The Lincoln letter is a fascinating prop and element throughout the film as well, used by Warren’s character to gain not only respect amongst his white peers, but to give him a strong voice in matters by way of the projected connection to the presidency. I loved Mannix’s crumpling of the letter at the conclusion of the film, implying that Warren no longer needs it, as his life is ending, but also he has earned Mannix’s respect and will forever treat him as an equal. I found this to be one of the more touching Tarantino moments and Mannix was a character that experienced the most growth and change throughout the story.

I enjoyed the use of space in the film balanced on a dichotomy of open, snow-filled lands of Wyoming or the interior space of Minnie’s haberdashery.

Tarantino employed his familiar cinematic arsenal of gratuitious violence and well-written dialogue. Given the political and religious nature of the film, it was hard to tell if Tarantino might be encroaching on cinematic grounds typically carved out by Martin Scorsese.

Ennio Morricone’s score is gorgeous and haunting (also enjoyed counting to 8 along to it — makes musical and cinematic sense). You might hear what I mean.

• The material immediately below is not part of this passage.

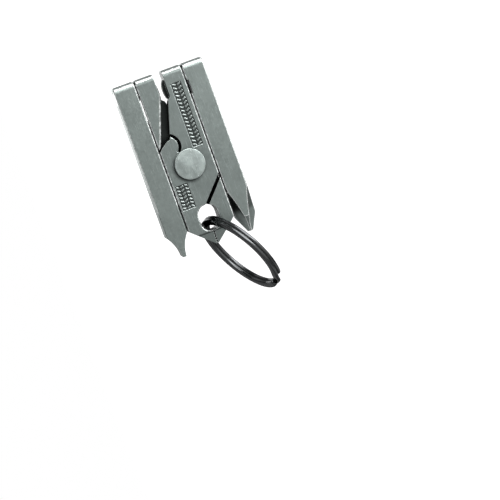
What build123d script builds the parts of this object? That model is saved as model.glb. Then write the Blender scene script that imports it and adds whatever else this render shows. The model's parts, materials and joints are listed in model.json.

Tarantino also returns in a distracting role (can anyone forget his regrettable turn in DJANGO UNCHAINED?) as a narrator. The storytelling of Tarantino is always a bit questionable for me in terms of when he chooses to use flashback, voiceover, and non-linear devices, but it seemed to work well for the film.

Hope everyone gets a chance to see it and certainly if you can, invest in the experience of the 70mm print if for no better reason then to enjoy film as it used to be.